Christmas Cards as a Corrective Action
We are about to hit one of my favorite times of the year! I’m not talking about the festive lights and music, the good food that warms you from the inside out, or the anticipation of gifts to be received. I’m talking about the weeks where you are almost guaranteed to find something in your mailbox besides the usual bills and advertisements. Christmas Card Season!!!!
I love everything about Christmas Card Season. I love going to the stores and picking out the cards I’ll be sending out. I love updating my Excel spreadsheet and printing out the address labels (using an old crappy Lexmark color printer that only sees action during this time of year). I enjoy handwriting individual messages to all the recipients. Usually that task takes place at home in front of the TV, but in 2004 I wrote a number of Christmas cards in hotel rooms and airplanes. No matter where I am, it is a dedicated time where I step back and think about those who’ve meant so much to me through the years who through distance or circumstance are no longer a part of my daily life. And, of course, I enjoy the thrill of receiving cards back and I enjoy hanging them like trophies in the dining room.
Another thing that makes me smile is how my husband accepts and humours my love for Christmas cards. It’s not his thing, but each year he’ll patiently append “& Sean” to large stacks of cards. Now, he does see some gain in my affection for Christmas cards. Occassionally someone will include money which we both end up profitting from. And, in 2001, Sean was able to successfully exploit my love of Christmas cards to shorten the forgiveness lifecycle.

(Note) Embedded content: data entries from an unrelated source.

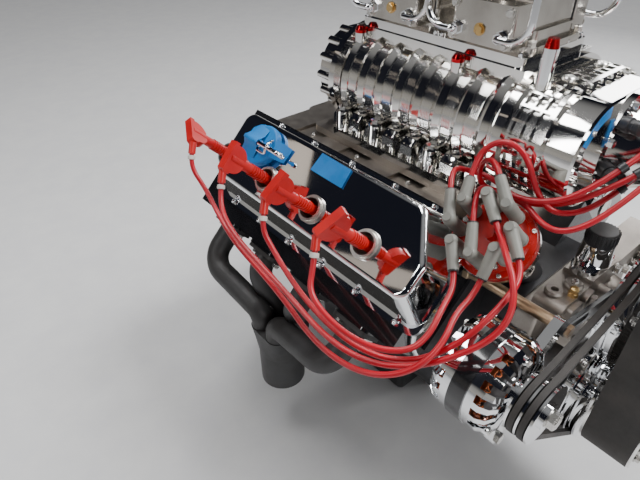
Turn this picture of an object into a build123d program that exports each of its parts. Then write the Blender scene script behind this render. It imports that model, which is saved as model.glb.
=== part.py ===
from build123d import *
import os
from math import cos, pi, radians, sin, tan

os.makedirs("parts", exist_ok=True)

# The frame: the crankshaft's axis runs along Y and meets the block's rear face at the origin.
# The engine's front is towards -Y and its right bank is at -X. A distance f is measured forward
# from the rear face, so y = -f. On a bank, d is measured up the bores from the crank axis and
# a across them, to the exhaust side. Sizes are in millimetres.

# Cylinder block
bank_tilt = 45
bore_pitch = 121.9
cylinders = 4
rear_bore = 100
bank_stagger = 22
deck_height = 272
deck_half = 92
bank_depth = 110
bank_front = 560
block_length = 620
rail_half = 150
rail_drop = 76
valley_height = 190
chest_half = 105
chest_shoulder = 40
bell_radius = 205
bell_height = 35
bell_depth = 14
bell_bolt_half = 165
bell_bolt_top = 120
bell_bolt_low = 45
bell_bolt_hole = 11.2
bell_bolt_depth = 28
core_plug = 42
mount_pad_f = 383
mount_pad_z = -20
mount_pad_depth = 12
mount_pad = (118, 96)
mount_hole_across = 90
mount_hole_up = 60
mount_hole = 11.2

# Oil pan
pan_flange = 10
pan_shallow = 50
pan_deep = 165
sump_rear = 130
sump_length = 300
pan_inset = 22

# Heads and valve covers
head_rear = 10
head_front = 555
head_bottom_half = 98
head_half = 109
head_height = 90
head_shoulder = 28
cover_rail = 8
cover_height = 72
cover_rear = 82
cover_top_in = 90
cover_top_out = 38
cover_base_in = 99
cover_base_out = 68
cover_front = 563
cover_draft = 12
filler_f = 178
filler_a = -46
filler = 74
filler_height = 17
handle = 62
tube_outer = 41.6
tube_inner = 35
tube_lip = 47
lip_height = 4
tube_clearance = 0.2

# Plug boots and leads
boot_width = 17
boot_height = 96
boot_bar = 52
bar_thick = 15
boot_gusset = 30
boot_rings = 7
ring_pitch = 5.5
outlet_from = 24
boot_outlet = 20
lead = 8.0

# Crankshaft, damper and pulleys
shaft = 64
shaft_clearance = 0.4
flange_width = 118
flange_depth = 12
flange_gap = 5
flywheel_pcd = 92
flywheel_hole = 11.4
flywheel_bolts = 8
timing_depth = 35
damper = 176
damper_depth = 44
damper_gap = 6
belt_ahead = 40
belt_width = 12
belt_height = 9
belt_pitch = 15
crank_groove = 160
pump_groove = 172
alternator_groove = 72
pump_height = 195
cog_pitch = 8
crank_cogs = 58
blower_cogs = 48
cog_belt_ahead = 25
cog_belt_width = 76
cog_belt_thick = 6
cog_depth = 2.6
belt_clearance = 0.3

# Water pump
pump_housing_depth = 45
pump_nose = 26
pump_body = 124
square_boss = (-128, 236)
pump_port = (-88, 240)

# Blower
blower_base = 340
case_floor = 8
rotor_half = 50.8
case_radius = 84
rib_radius = 91
rib_count = 8
rib_width = 19
rib_draft = 28
lug_width = 24
lug_root = 96
lug_half = 146
front_lug_half = 136
lug_low = 26
lug_high = 52
round_lugs = (0, 2, 5)
stud = 12
case_rear = 204
case_front = 529
plate_depth = 13
rear_cover_depth = 44
gear_cover_depth = 55
drum_depth = 44
cover_radius = 79
cover_rib = 5
cover_rib_width = 3.5
drum_radius = 76
base_height = 14
base_half = 144
snout_radius = 62
snout_nose = 34

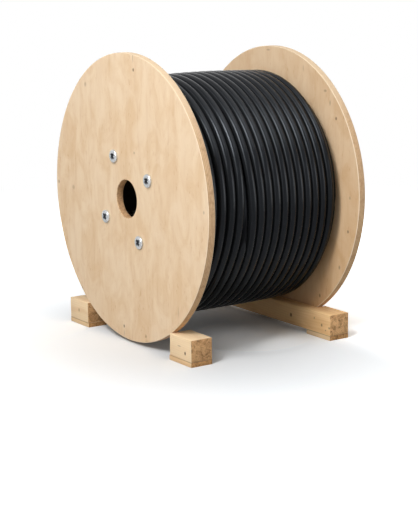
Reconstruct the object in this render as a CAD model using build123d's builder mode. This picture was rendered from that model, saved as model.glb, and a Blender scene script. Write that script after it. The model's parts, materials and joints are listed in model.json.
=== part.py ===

So here’s the scene. A group of six of us had long been planning to see The Fellowship of the Rings on opening night. We got a count of commitments and purchased our tickets days in advance. We also had plans to meet at Red Lobster for a nice meal beforehand. The work day came to a close and the plan looked in order. Sean went home and walked the dogs. While he was there, he found that we had received a mind-boggling 5 Christmas cards in a single day. A record! (In subsequent years, we’ve killed that record). The celebration was short-lived, though, when Sean annonced he didn’t want to go to film anymore.
“I’m just not motivated to see a movie,” he reported.
So the rest of us called around to find a replacement for Sean’s ticket. As luck would have it, people tend to work late at CCS and we managed to snag Eric Goad to take Sean’s place on short notice. We moved on to Red Lobster, where during a conversation I thought of an idea for a Christmas present for Sean’s youngest brother, Bret. We had been struggling with what to get him (as we often do), so it was exciting to at least have an idea to work with. When I called Sean to tell him about it, that celebration was short-lived as well. I noted an awful lot of background noise.
“Where are you?” I asked.
“Sharkey’s,” Sean said. It’s a local bar.
“Well,” I snapped, “I’m glad to hear you are motivated to go out to a bar!” and then hung up the phone.
In retrospect, I bet that helped solidify my infatuation for beautiful, gorgeous Legolas. Afterall, not only is Legolas stunning, if he had to renege on plans with me, he’d certainly have a better reason. He’d be out saving Middle Earth…not going to the same bar he goes to every single night.
“I will see a movie with you, Vicky”
After nearly 3 hours, the film and my exposure to Legolas was over. With no more eye candy to distract me, my fury really started to sink in. There was a strong indirect relationship between my anger and my distance from the house. The closer to home I got, the angrier I grew. Memories of past infractions surfaced, were tallied and tailored as ammunition. I was ready to let Sean have it. And I didn’t care how he was going to apologize, I was fully poised to snub any such efforts. I wouldn’t even acknowedge it. At least…that was my plan.
As soon as I came in the door, I saw a horrifying obstacle. On the breakfast nook were some beautiful roses in a crystal vase. I probably could have persevered if my only opposition was roses. BUT….leaning against that vase were all five of the newly received Christmas cards. Sean had placed them strategically and it was a very good strategy at that. In order to get to the cards, I would have to acknowledge the roses.
Sean knew the cards would be the first thing I’d go for, regardless of mood. He knew I wouldn’t be able to resist them. And he knew the cards would end up being more important than any gratification a grudge could give me. Him knowing that about me and knowing the full appeal of the cards…. that may have spoken more than any bouquet or apology could.
Anyway, Sean ended up being forgiven.